So, if I had two sets, A and B, and wanted to get all items that are in A but not B, as well as items in B but not A (i.e. the opposite of an intersection), I would have thought I could just do:
SELECT * FROM A
DIFFERENCE
SELECT * FROM B
Maybe my memory is failing me, but I thought there was a standard SQL difference operator, but after briefly looking around it seems there isn’t.
It is possible though, using:
EXCEPT
FULL OUTER JOIN
I just tried it with table variables, set up as below (seems we get the same result with actual tables, but table variables are easier for demo purposes :B)
DECLARE @A TABLE (
Number INT NOT NULL PRIMARY KEY
);
DECLARE @B TABLE (
Number INT NOT NULL PRIMARY KEY
);
INSERT INTO @A (Number) VALUES (2), (4), (6), (8);
INSERT INTO @B (Number) VALUES (1), (2), (3), (5), (8);
The EXCEPT
way:
(
(SELECT * FROM @A)
EXCEPT
(SELECT * FROM @B)
)
UNION
(
(SELECT * FROM @B)
EXCEPT
(SELECT * FROM @A)
);
Quite verbose, but pretty easy to follow. The FULL OUTER JOIN
way is also pretty easy to follow:
SELECT
CASE
WHEN a.Number IS NULL THEN b.Number
ELSE a.Number
END
FROM
@A a
FULL OUTER JOIN
@B b
ON a.Number = b.Number
WHERE
(A.Number IS NULL AND B.Number IS NOT NULL)
OR
(A.Number IS NOT NULL AND B.Number IS NULL);
This is probably less easy to maintain, because you have to specifically reference the columns to match on, as well as choose which set to select values from, as is being done in the case statement. This could probably become a bit unwieldly for a table with lots of columns, and hopefully you don’t mess up the NULL checks.

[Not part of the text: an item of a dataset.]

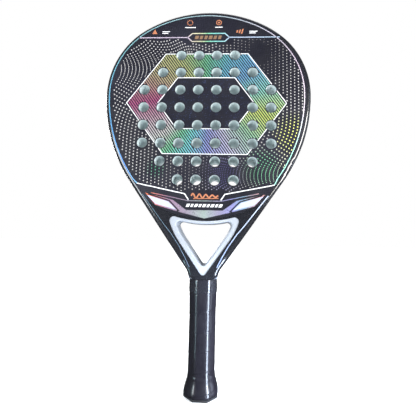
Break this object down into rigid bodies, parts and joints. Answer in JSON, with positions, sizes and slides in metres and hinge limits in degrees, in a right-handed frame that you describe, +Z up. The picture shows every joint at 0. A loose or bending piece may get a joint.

I did try this out on a query on a customers database though, and found that the full outer join method can be faster. Below are the execution plans for the two queries:
So, if I’m reading that right, it’s having to go through each table more than once in the EXCEPT
case, and only once in the FULL OUTER JOIN
, which can make quite the… DIFFERENCE
… (sorry couldn’t help but make that pun :D).